I didn’t believe we could win it, to be honest,” Palttala admitted. “After the start, I just thought ‘this is not my weekend’, but it turns out that it was. There wasn’t any contact, a single mechanical issue.

I’m so proud of the team for doing such a perfect job. Lucas is the most professional guy out there, and Nicky… Well, I’m pretty sure he found a shortcut somewhere. He was unbelievable. This whole situation is pretty unbelievable!”

And the #99 Rowe SLS AMG, the bright star at night? They came so close. When the final hour came around, the team from the German town of St. Ingbert looked set for a podium finish. The alternator had different plans, breaking down and overcooking the engine, and devastating the team.

Narrowly missing out on the win is the WRT Audi team of Stéphane Ortelli, Nico Müller and Frank Stippler. They lost, but it was another very strong outing for the new Audi R8 LMS GT3. After winning the 24 hours of the Nürburgring, the car today finished second, third and fifth, serving as a clear message that the second generation R8 is built to win and lose none.

“In spite of everything, we’re pretty happy with this result,” Nico Müller says. “It’s an excellt result for this new car as it made its debut at Spa. Unfortunately, we lost quite a bit of time in the beginning of the race behind the safety car, but I honestly don’t think that would’ve made a difference. The balance of the car on a dry track wasn’t the best and in those circumstances we couldn’t beat the BMW.”

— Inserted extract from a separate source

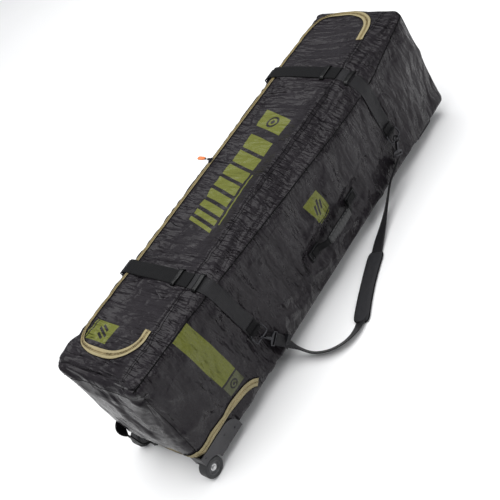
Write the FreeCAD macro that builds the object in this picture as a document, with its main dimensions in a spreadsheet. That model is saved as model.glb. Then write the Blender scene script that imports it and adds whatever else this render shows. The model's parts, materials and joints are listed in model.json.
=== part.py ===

Marc VDS won, but again it wasn’t Maxime Martin who went home with the trophy, leaving his ‘big win tally’ at zero. And that’s not fair for a driver of his talent. What is fair, is that his team won, that Nick Catsburg won, that Markus Palttala won, that Lucas Luhr won, and that the Z4 still got that sole 24 hour win in, coming in it’s last year of competition.

Chassis 1049 is now retired, being send to München where it’ll forever be cherished for winning one of the most prestigious races in the world.